Mark Zuckerberg announced today that Meta, his social media-turned-metaverse-turned-artificial-intelligence conglomerate, is upgrading its AI assistants to give them the voices of a range of celebrities, including Dame Judi Dench and John Cena. But the upgrade that’s more important to Meta’s long-term ambitions is a new feature that lets models see photos and other visual information about users.
Meta today also announced Llama 3.2, the first version of its free AI models with vision capabilities, broadening the usefulness and relevance of AI models for robotics, virtual reality and so-called AI agents. Some versions of Llama 3.2 are also the first optimized to run on mobile devices, enabling developers to create AI-powered apps that run on smartphones and tap the camera, monitor the screen and use the app on the user’s behalf.
“This is our first open source multimodal model, and it will enable a lot of interesting applications that require visual understanding,” Zuckerberg said onstage at the meta Connect event in California today.
Meta has a strong presence across Facebook, Instagram, WhatsApp and Messenger, so the Assistant upgrade allows many people to experience a new generation of AI helper with both voice and visual capabilities for the first time. Meta announced today that more than 180 million people are already using its AI assistant, Meta AI, every week.
Zuckerberg demonstrated several new AI capabilities at Connect. He showed a video of Ray-Ban smart glasses with Llama 3.2 providing recipe suggestions based on ingredients shown on the screen and describing clothes on a rack in a store. The Meta CEO also showed off some experimental AI features the company is working on, including live Spanish-English translation, software that automatically dubs videos into different languages and avatars that answer fan questions on creators’ behalf.
Meta has recently been making AI more prominent in its apps, including building it into the search bars of Instagram and Messenger, and new celebrity voice options available to users include Awkwafina, Keegan-Michael Key, and Kristen Bell.
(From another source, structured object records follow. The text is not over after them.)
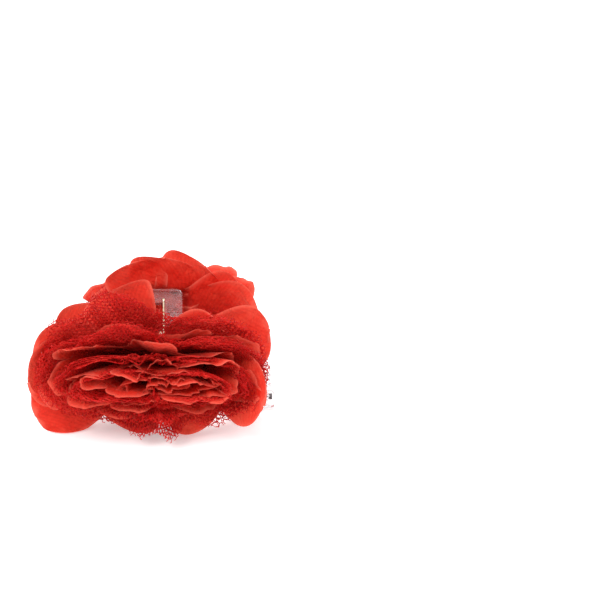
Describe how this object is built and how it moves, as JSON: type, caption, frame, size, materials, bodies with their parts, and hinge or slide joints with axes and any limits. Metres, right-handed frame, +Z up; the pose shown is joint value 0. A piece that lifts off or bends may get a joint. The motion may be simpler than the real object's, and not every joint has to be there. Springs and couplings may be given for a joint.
{
  "type": "flower hair clip",
  "caption": "Clear plastic spring-hinged claw hair clip with a layered satin and lace flower glued to the outside of each jaw.",
  "frame": {"origin": "on the table under the middle of the clip, where it rests on its two toothed rails", "axes": "+X along the hinge pin, -Y towards the front jaw and its flower, +Z up from the teeth to the grips"},
  "size_m": [0.098, 0.108, 0.052],
  "materials": {
    "clear_plastic": "clear moulded plastic, glossy",
    "pin_steel": "bright steel",
    "spring_wire": "gold-tinted spring wire",
    "hot_glue": "hardened hot glue",
    "felt": "dark red felt",
    "red_satin": "thin woven satin, bright red, slightly see-through",
    "red_lace": "open net lace, deep red"
  },
  "bodies": {
    "front_body": {"jaw_front": "clear_plastic", "hinge_pin": "pin_steel", "torsion_spring": "spring_wire", "front_glue_pad": "hot_glue", "front_felt_backing": "felt", "front_petals_1": "red_satin", "front_lace_1": "red_lace", "front_petals_2": "red_satin", "front_lace_2": "red_lace", "front_petals_3": "red_satin", "front_lace_3": "red_lace", "front_petals_4": "red_satin", "front_lace_4": "red_lace", "front_petals_5": "red_satin", "front_ruffle": "red_satin"},
    "back_body": {"jaw_back": "clear_plastic", "back_glue_pad": "hot_glue", "back_felt_backing": "felt", "back_petals_1": "red_satin", "back_lace_1": "red_lace", "back_petals_2": "red_satin", "back_lace_2": "red_lace", "back_petals_3": "red_satin", "back_lace_3": "red_lace", "back_petals_4": "red_satin", "back_lace_4": "red_lace", "back_petals_5": "red_satin", "back_ruffle": "red_satin"}
  },
  "joints": [
    {"name": "jaw_open", "type": "hinge", "parent": "front_body", "child": "back_body", "pos_m": [0, 0, 0.026], "axis": [1, 0, 0], "range_deg": [0, 60], "stiffness_Nm_per_rad": 0.08, "springref_deg": -57.3, "deforming": ["torsion_spring"]}
  ]
}
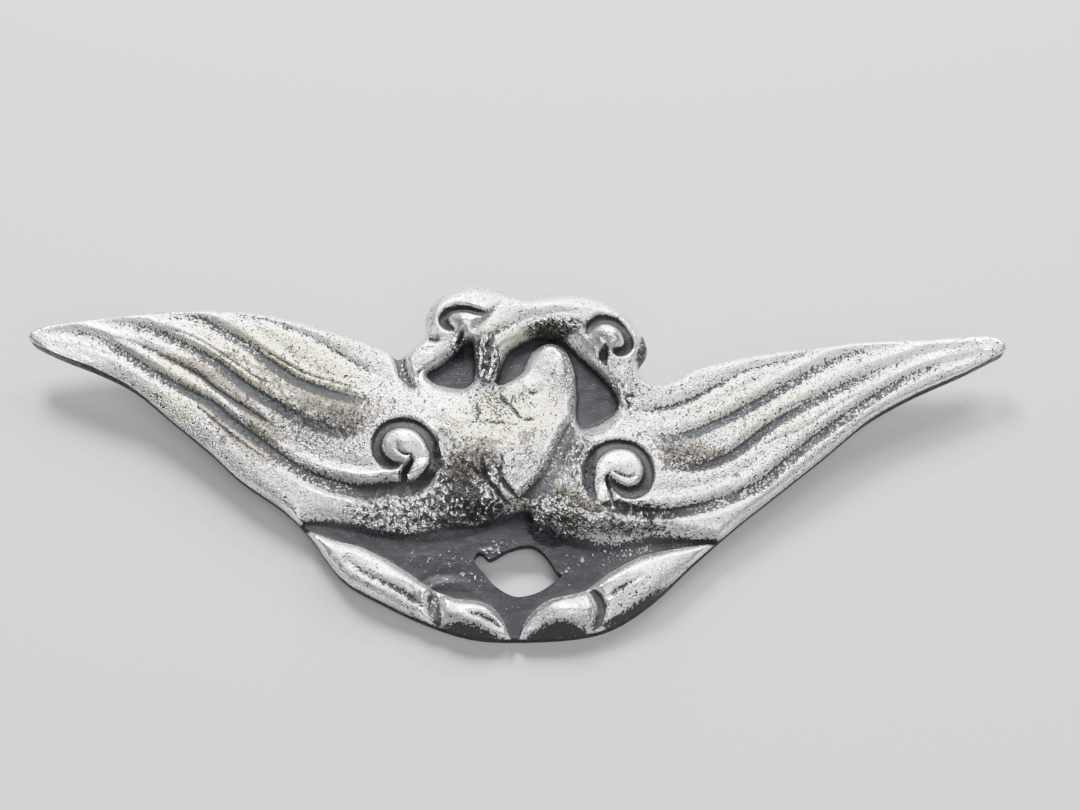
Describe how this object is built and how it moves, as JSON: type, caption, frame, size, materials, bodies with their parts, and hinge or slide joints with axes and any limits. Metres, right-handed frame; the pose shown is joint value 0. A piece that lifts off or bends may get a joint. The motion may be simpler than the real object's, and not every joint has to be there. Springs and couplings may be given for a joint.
{
  "type": "swan brooch",
  "caption": "Cast metal brooch of two swans with crossed necks, spread feathered wings, coiled heads and volutes, and a pin on the back.",
  "frame": {"origin": "centre of the bounding box's base, where the brooch rests on the surface it lies on", "axes": "+X from the left wing tip to the right wing tip, +Y up the brooch towards the heads, +Z out of the surface it lies on; the brooch's own plane leans up by 8 degrees at the heads"},
  "size_m": [0.0994, 0.037, 0.0089],
  "materials": {
    "cast_metal": "antiqued cast pewter: worn bright on the crests, dull grey and matte in the grooves",
    "pin_metal": "plain drawn wire and stamped bar"
  },
  "bodies": {
    "root": {"casting": "cast_metal", "brooch_pin": "pin_metal"}
  },
  "joints": []
}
Meta previously gave its text-based assistant celebrity personas, but those characters didn’t prove popular. The company launched a tool called AI Studio in July to allow users to create chatbots with any persona. Meta said the new voices will be available to users in the U.S., Canada, Australia and New Zealand within the next month. The Meta AI image feature is rolling out in the U.S., but the company didn’t say when the feature will come to other markets.
The new version of Meta AI will also be able to provide feedback and information about your photos — for example, it will tell you what kind of bird you’ve photographed if it doesn’t know what it is — and it will also help you edit your images, adding new backgrounds or details if needed. Google released a similar tool for its Pixel phones and Google Photos in April.